Timo Werner bądź Memphis Depay?
To oczywiście opcje potencjalne, gdyż jeszcze nie wiadomo czy owi zawodnicy pojawią się w Bundeslidze tego lata. Jeśli negocjacje Chelsea z RB Lipsk zakończyłyby się pomyślnie, a BVB sprowadziło Depaya w zastępstwie za Hallera, z miejsca otrzymalibyśmy dwóch kolejnych kandydatów do walki o tytuł gracza sezonu. Timo Werner wróciłby do ligi, w której przed transferem do Chelsea czuł się wybornie.
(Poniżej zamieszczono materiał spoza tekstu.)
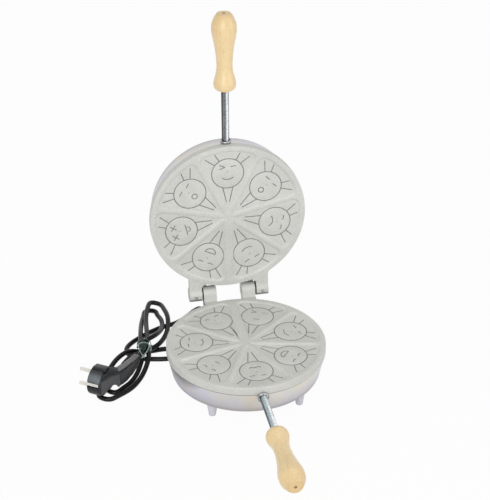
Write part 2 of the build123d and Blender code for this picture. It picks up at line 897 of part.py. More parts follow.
# Free stretch of the lead: places from the gland's tip with their share of the way down, then from the waist
falling = ((-3.0, 11.2, 0), (-9.4, 18.4, 0.25), (-20.0, 22.4, 0.62), (-34.0, 22.6, 0.92))
lying = ((37.5, 61.5), (20, 53.5), (3.5, 42.8), (-11, 32), (-20, 20), (-20, 7.5), (-13.5, -1.5))
plug_route = [gate("top"), boot_lead, boot_tip]


def lead_route():
    """from the gland's tip down to the table and round to the waist"""
    reach = casing_radius_at(gland_depth) + gland_length
    tip = (reach * cos(radians(gland_azimuth)), reach * sin(radians(gland_azimuth)))
    points = [(tip[0], tip[1], -gland_depth)]
    for dx, dy, share in falling:
        points.append((tip[0] + dx, tip[1] + dy, -gland_depth + share * (lay(0) + gland_depth)))
    return points + [(waist[0] + dx, waist[1] + dy, lay(0)) for dx, dy in lying]


def whole_route():
    points = lead_route()
    for settings in loops:
        points += hank_loop(**settings)
    return points + plug_route


def corner_radii(points):
    """largest tangent arc that each corner's two runs allow"""
    corners = [Vector(*point) for point in points]
    radii = []
    for before, corner, after in zip(corners, corners[1:], corners[2:]):
        turn = radians((corner - before).get_angle(after - corner))
        run = min((corner - before).length, (after - corner).length)
        radii.append(arc_share * run / tan(turn / 2))
    return radii


def tube(points, radii):
    path = FilletPolyline(*points, radius=radii)
    wire = path.wire() if hasattr(path, "wire") else path
    start = Plane(origin=wire @ 0, z_dir=wire % 0)
    return sweep(start * Circle(cord_radius), path=wire), wire


def least_gap(wire):
    """smallest clear distance between stretches of the wound cord, measured on points"""
    edges = wire.order_edges()
    places, walked, along = [], [], 0.0
    for edge in edges:
        steps = max(2, int(edge.length / walk_step))
        for step in range(steps):
            places.append(tuple(edge @ (step / steps)))
            walked.append(along + edge.length * step / steps)
        along += edge.length
    least = 2 * plate_radius
    for i, here in enumerate(places):
        for j in range(i + 1, len(places)):
            if walked[j] - walked[i] > 8 * cord_radius:
                least = min(least, dist(here, places[j]) - 2 * cord_radius)
    return least


def cords():
    """free stretch of the lead and its hank, split in the middle of a straight run"""
    points = whole_route()
    radii = corner_radii(points)
    count = len(lead_route())
    before, after = points[count - 1], points[count]
    split = tuple((a + b) / 2 for a, b in zip(before, after))
    lead, lead_wire = tube(points[:count] + [split], radii[:count - 1])
    hank, hank_wire = tube([split] + points[count:], radii[count - 1:])
    section = pi * cord_radius**2
    print("lead radii", [round(radius, 1) for radius in radii[:count - 1]])
    print("hank radii", [round(radius, 1) for radius in radii[count - 1:]])
    for name, solid, wire in (("lead", lead, lead_wire), ("hank", hank, hank_wire)):
        print(name, "length", round(wire.length, 1), "volume share", round(solid.volume / section / wire.length, 4))
    print("hank least gap", round(least_gap(hank_wire), 2))
    return lead, hank


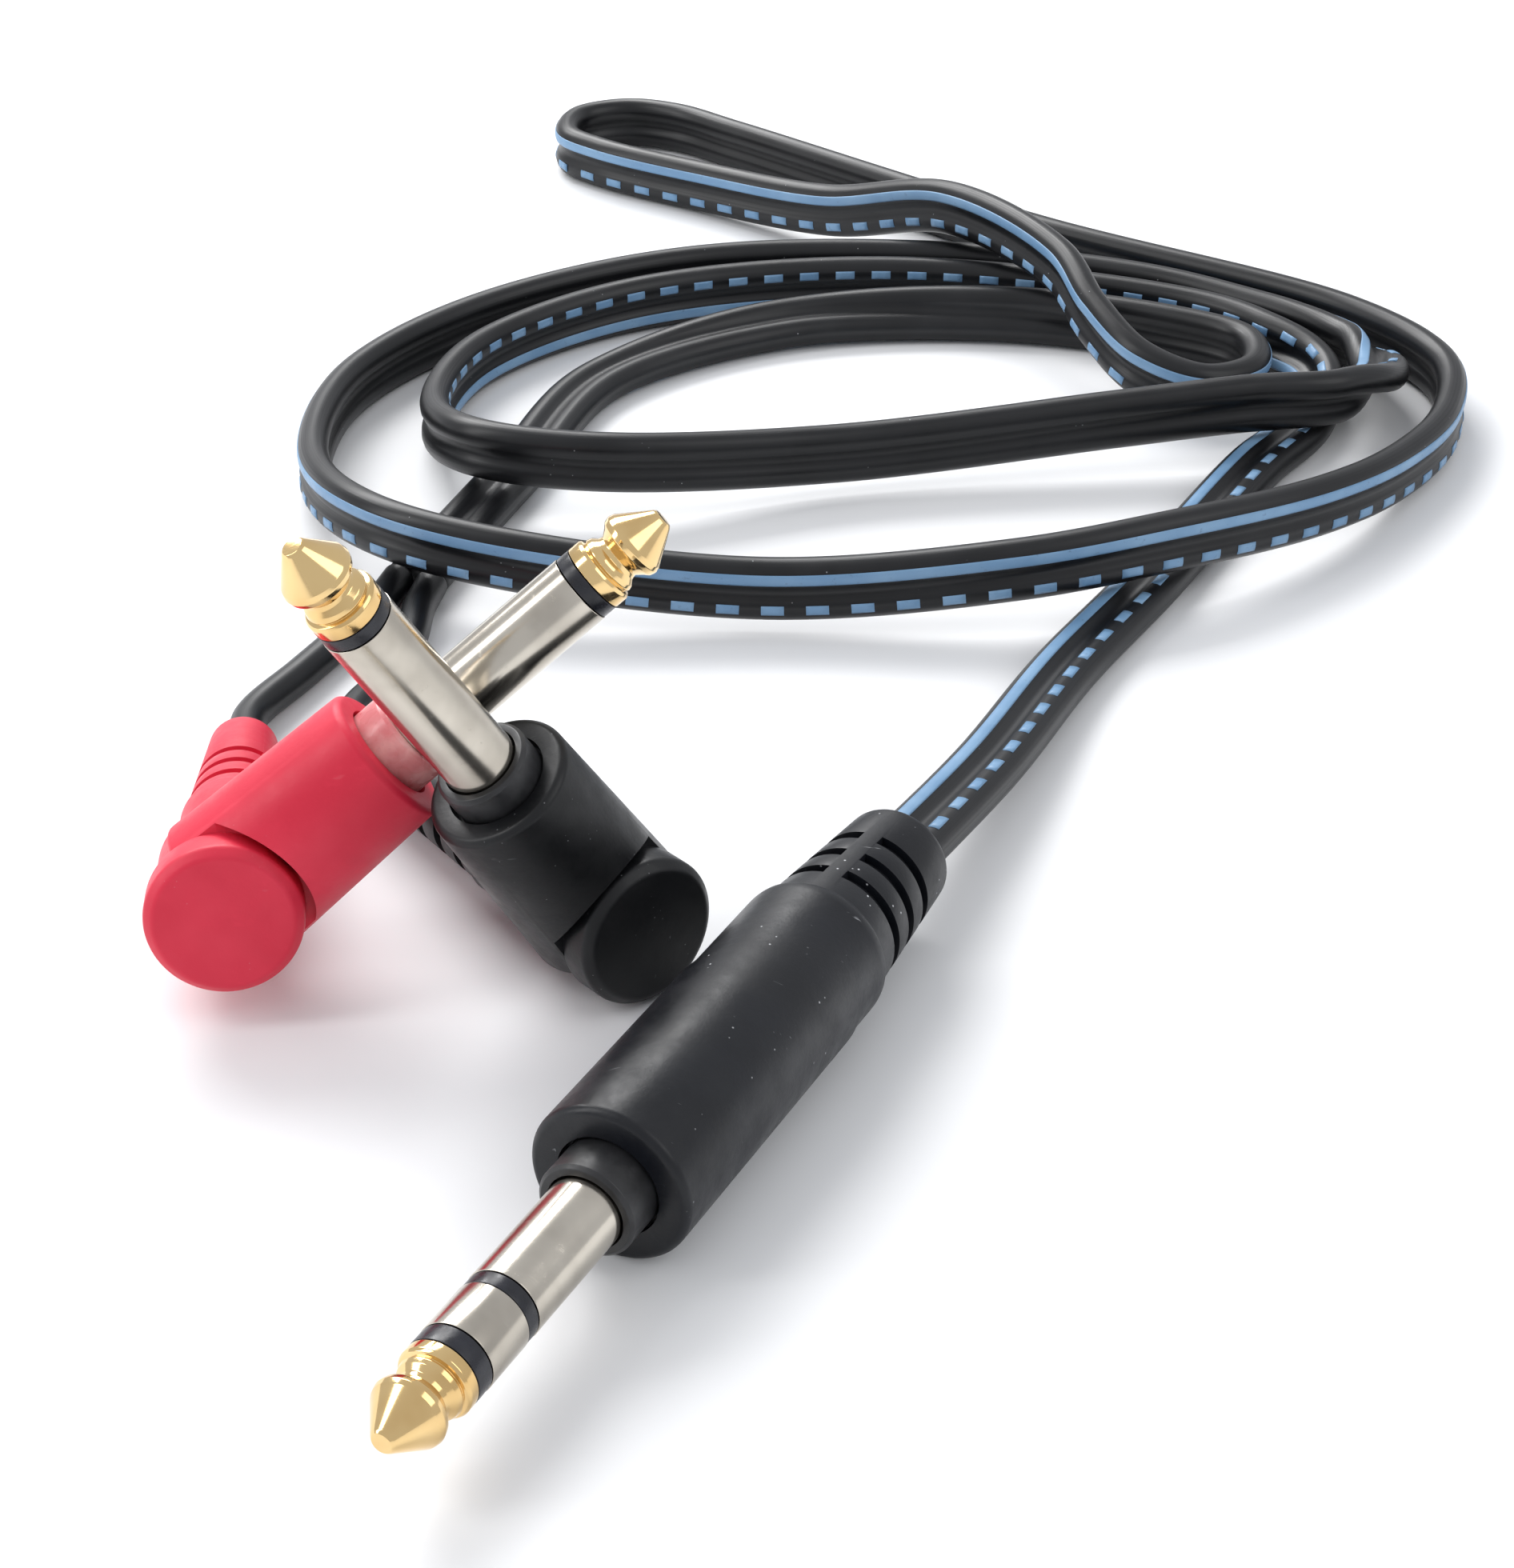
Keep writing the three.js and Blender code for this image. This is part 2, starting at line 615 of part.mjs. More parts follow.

Bardzo możliwe, że wtedy zarząd RB chciałby sprzedać Andre Silve – jeśli nie teraz, to nawet zimą.
Z kolei Memphis Depay to piłkarz, który raczej nie miałby problemu z grą w pierwszym składzie Borusii. Poza tym, sam charakter tego gościa – zamiłowanie do sztuczek, wyrazista osobowość, widowiskowy styl gry i doświadczenie z epizodu w Barcelonie – sprawiają, że mało który gracz Bundesligi mógłby się z nim równać w wymienionych aspektach. Kto jednak finalnie podbije serca niemieckich kibiców w sezonie 22/23? Tego dowiemy się z biegiem czasu.